While Dr. Bailey was off procuring the treatment, the Chief was starting to get into dictating his tweets and found it mesmerizing. By the end of the show, he was hunting for information from the legendary Dr. Grey herself to have Dr. Bailey tweet to the followers as a lesson.
Hospitals have been live tweeting surgeries since 2008-2009. Some feel it’s marketing others education but it’s been received well, overall. It’s a way to get out information on procedures that otherwise people would have to dig up online and not really know about. The medical world gets to know about cutting edge techniques and the patient world gets to learn who is doing what. If used judiciously so that patient identity is protected with HIPPA always in mind, twitter can be a powerful tool.

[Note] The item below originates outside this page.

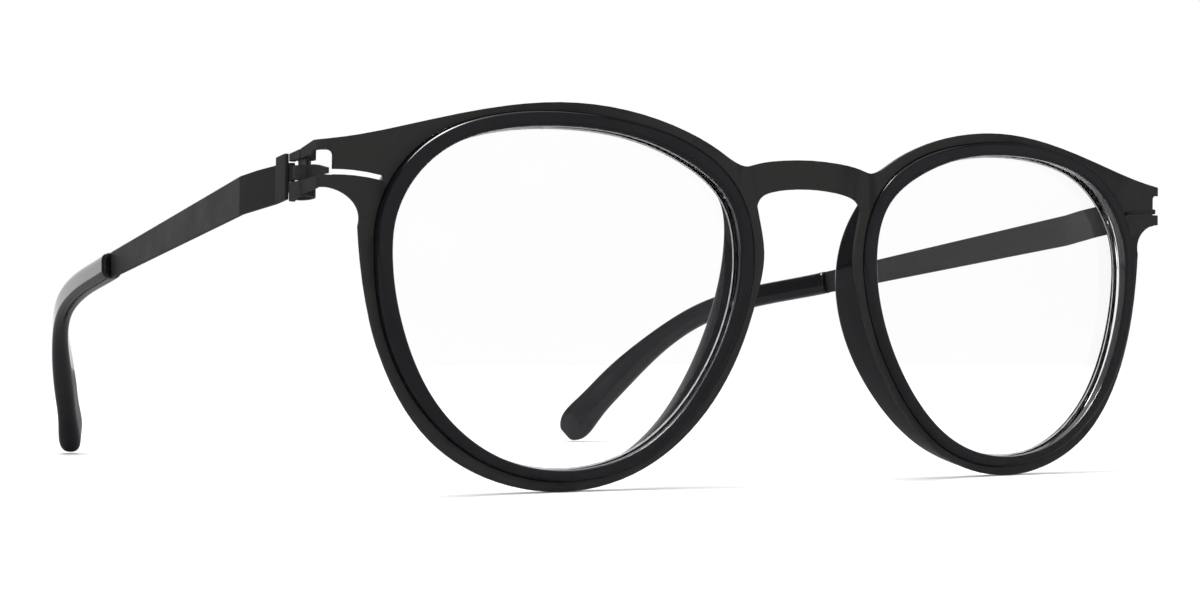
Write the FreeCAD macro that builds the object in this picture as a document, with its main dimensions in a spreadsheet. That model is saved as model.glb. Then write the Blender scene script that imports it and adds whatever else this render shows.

The Chief, a very old school surgeon, was able to embrace a new technology and come around. If art imitates life, this gives me hope that more old school, real world doctors will start embracing more digital technology for the care of their patients. I’m not suggesting everyone go out and live tweet. How about we start more simply with e-communication or learning the technologies our patients are using so we can communicate better with them in our offices. In the pediatric world, this means learning about gaming, cell phones and social media sites such as Facebook.
We live in digital times and health care is heavily technology based and digital. If health care is going to stay current and move forward, it’s important that real doctors practice medicine in the world they live in.
I’m glad the doctors on TV are so savvy and digital. Now it’s time for the real world doctors of all ages and training levels to catch up. This is how we all stay connected…and healthy.